Mi domando perché sono anelli forti dell’essenza dell’umanità? Mi domando perché rappresentano l’energia che ci ha fatto evolvere nel corso dei secoli? Mi domando anche perché questi aspetti nella società moderna sono spesso nascosti o emarginati?

E così che arrivo al titolo del libro pubblicato in omaggio a Tàpies, Kiefer e Parmiggiani. Perché il mio personale linguaggio artistico si è sviluppato attraverso la sperimentazione e l’ispirazione di questi grandi maestri. La mia pratica artistica è fortemente influenzata dalla tradizione dell’arte informale e concettuale, in cui la trasformazione irreversibile e continua è parte integrante del processo creativo. Scrivendo il libro mi arriva l’illuminazione che per me è importante liberare il corpo e la vulnerabilità nell’arte! Perché questo processare il corpo e la vulnerabilità, nel mio modo di vedere le cose, attraverso il lavoro sulla tela mira a far emergere cosa nella realtà si nasconde dietro al mondo-in-funzione, così ben levigato!

E soprattutto a disimparare le molteplici gabbie in cui spesso siamo intrappolati.

«Corpus-et-Vulnus», quindi, come ricerca di una sintesi alchemica esistenziale che fonde l’aspetto fisico e quello spirituale. In modo visivo, cerco di svelare e autenticare questa unione attraverso una combinazione di pittura-scultura. Non si tratta solo dei volumi aptici innescati nella mia pittura. Ma ho smesso, insieme a tante altre cose, anche il chiodo della pittura di essere attaccato alla parete di una galleria e ho fatto scendere i miei dispositivi a terra. E per realizzare la mia visione artistica li ho chiamati OAC Organismi Artistici Comunicanti, proprio perché con questo nome voglio alimentare un’idea dell’arte come processo legato strettamente alla vita ed a una natura del tutto collaborativa.
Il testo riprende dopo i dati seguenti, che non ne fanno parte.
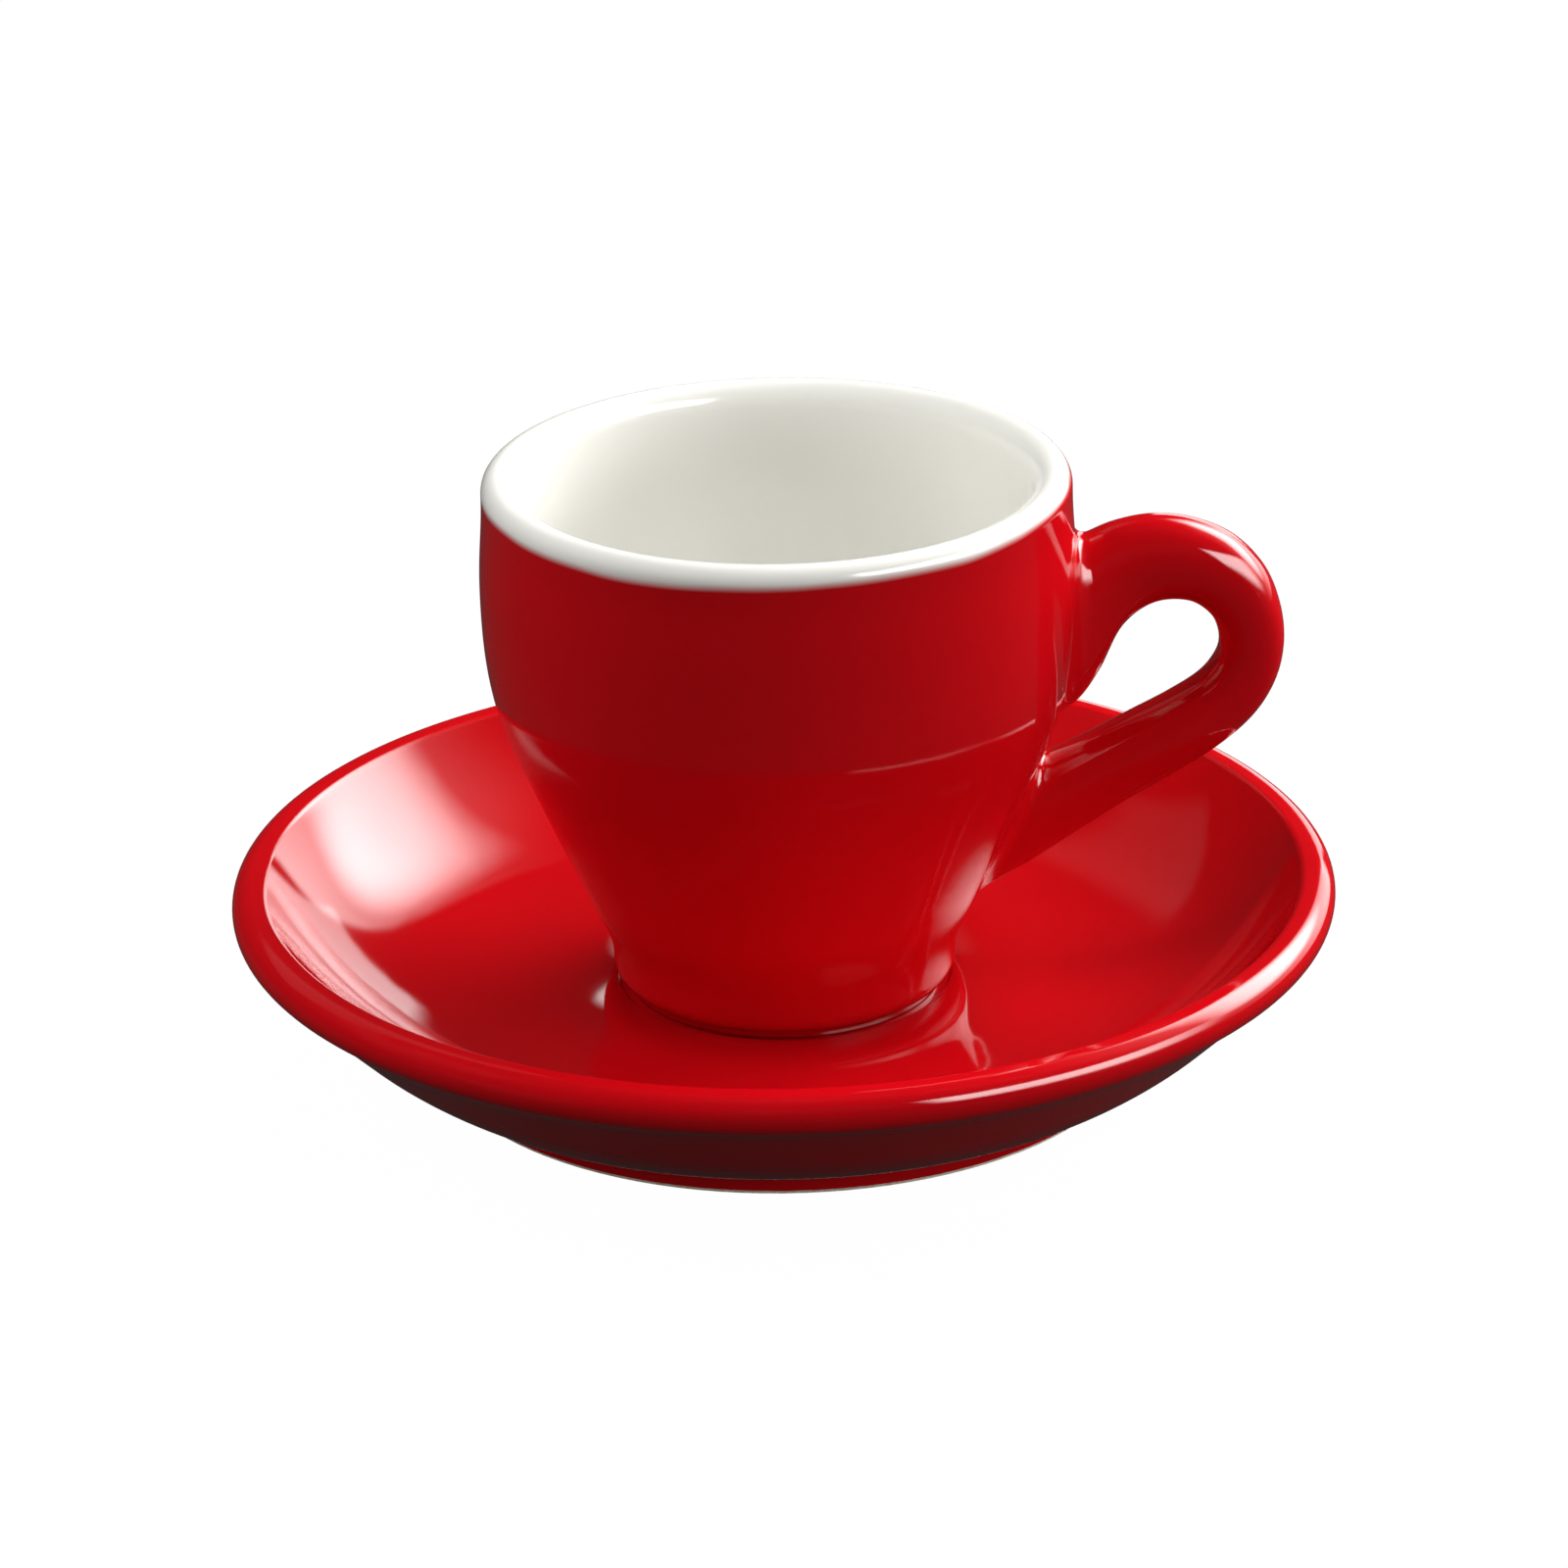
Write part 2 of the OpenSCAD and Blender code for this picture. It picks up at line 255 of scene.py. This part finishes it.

Attraverso la creazione di eventi espositivi con matrice performativa  – ben rivelata dalla preziosa prefazione dello storico e critico d’arte Franco Speroni – e l’utilizzo di spazi unici come l’ex carcere di Velletri, dove realizzerò nei prossimi mesi i nuovi progetti del Movimento VulneraTe, ho cercato di creare una relazione più vera tra la mia arte, i partecipanti e l’ambiente circostante, dove tutto il processo di relazioni che ne scaturisce possa essere un valore di verità scambiabile.
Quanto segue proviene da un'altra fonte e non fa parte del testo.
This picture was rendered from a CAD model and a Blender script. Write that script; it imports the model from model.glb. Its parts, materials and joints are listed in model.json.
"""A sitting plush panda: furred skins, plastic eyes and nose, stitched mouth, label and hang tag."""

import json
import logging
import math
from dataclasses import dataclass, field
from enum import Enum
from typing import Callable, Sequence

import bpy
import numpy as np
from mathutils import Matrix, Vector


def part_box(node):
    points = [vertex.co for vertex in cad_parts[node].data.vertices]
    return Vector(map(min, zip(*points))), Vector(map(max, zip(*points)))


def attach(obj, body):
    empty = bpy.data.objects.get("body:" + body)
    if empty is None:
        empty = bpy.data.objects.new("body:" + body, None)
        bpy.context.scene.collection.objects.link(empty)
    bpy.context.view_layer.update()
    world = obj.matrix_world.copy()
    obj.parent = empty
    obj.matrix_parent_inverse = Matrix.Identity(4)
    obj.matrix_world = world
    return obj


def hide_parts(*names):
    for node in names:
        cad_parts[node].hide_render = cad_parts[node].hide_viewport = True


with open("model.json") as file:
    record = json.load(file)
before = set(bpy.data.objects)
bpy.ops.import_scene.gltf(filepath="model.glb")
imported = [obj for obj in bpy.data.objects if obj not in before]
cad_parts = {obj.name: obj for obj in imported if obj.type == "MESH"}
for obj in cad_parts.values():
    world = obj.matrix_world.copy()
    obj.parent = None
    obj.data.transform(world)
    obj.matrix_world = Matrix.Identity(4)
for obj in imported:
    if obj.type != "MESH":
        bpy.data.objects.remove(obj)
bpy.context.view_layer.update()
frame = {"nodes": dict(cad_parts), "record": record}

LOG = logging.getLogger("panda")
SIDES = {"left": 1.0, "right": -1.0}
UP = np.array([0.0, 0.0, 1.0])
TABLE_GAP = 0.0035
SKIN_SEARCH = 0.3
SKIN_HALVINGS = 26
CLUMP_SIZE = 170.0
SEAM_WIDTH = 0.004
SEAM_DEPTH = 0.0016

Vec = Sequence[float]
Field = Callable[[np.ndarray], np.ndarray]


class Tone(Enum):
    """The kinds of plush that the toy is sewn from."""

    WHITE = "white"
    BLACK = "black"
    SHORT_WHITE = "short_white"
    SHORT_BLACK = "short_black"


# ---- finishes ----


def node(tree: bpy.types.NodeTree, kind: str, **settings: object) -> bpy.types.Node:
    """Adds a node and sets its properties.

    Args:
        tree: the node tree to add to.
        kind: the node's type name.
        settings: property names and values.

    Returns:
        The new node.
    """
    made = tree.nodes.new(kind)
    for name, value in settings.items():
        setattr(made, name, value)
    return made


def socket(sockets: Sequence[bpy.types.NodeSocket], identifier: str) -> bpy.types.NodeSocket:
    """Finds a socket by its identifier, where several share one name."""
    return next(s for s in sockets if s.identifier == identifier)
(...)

Dopo FARE e PENSARE. Arriviamo alla terza parola evidenziata nel libro: ESSERE. Il mio obiettivo è creare una connessione profonda tra l’artista, il pubblico, la luce, l’olfatto e gli spazi espositivi, al fine di creare un nuovo punto di vista che offra nuove possibilità al nostro quotidiano. In questo senso, in uno spazio dell’800 che 40 anni fa è stato abbandonato e oggi è ibernato nelle condizioni immutate in cui è stato lasciato, cerco di superare la definizione site-specific, oppure site-sensitive, per parlare invece di site-coexistence, cioè il tentativo di creare un dialogo tra più esistenze, non un confronto ma una relazione, un’esperienza più incisiva, anche se limitata al tempo e allo spazio dell’evento. E la co-esistenza – parafrasando Jean-Luc Nancy nella scrittura del Corpus – è un toccarsi al bordo, al confine per riconoscere nello stesso momento sé e l’altro. Perché solo insieme in questo spazio, tra la proposta dell’artista e alla luce del partecipante, si crea un nuovo punto di vista e un plusvalore culturale che travalica anche la qualità stessa dell’opera. Questa per me è la contemporaneità in cui voglio impegnarmi, questo è il valore dell’arte che voglio comunicare; soprattutto nella congiuntura epocale terribilmente importante che stiamo attraversando.

Come conclude Claudio Parmiggiani: “Questo mio lavoro non significa niente ma questo niente significa tutto” per me.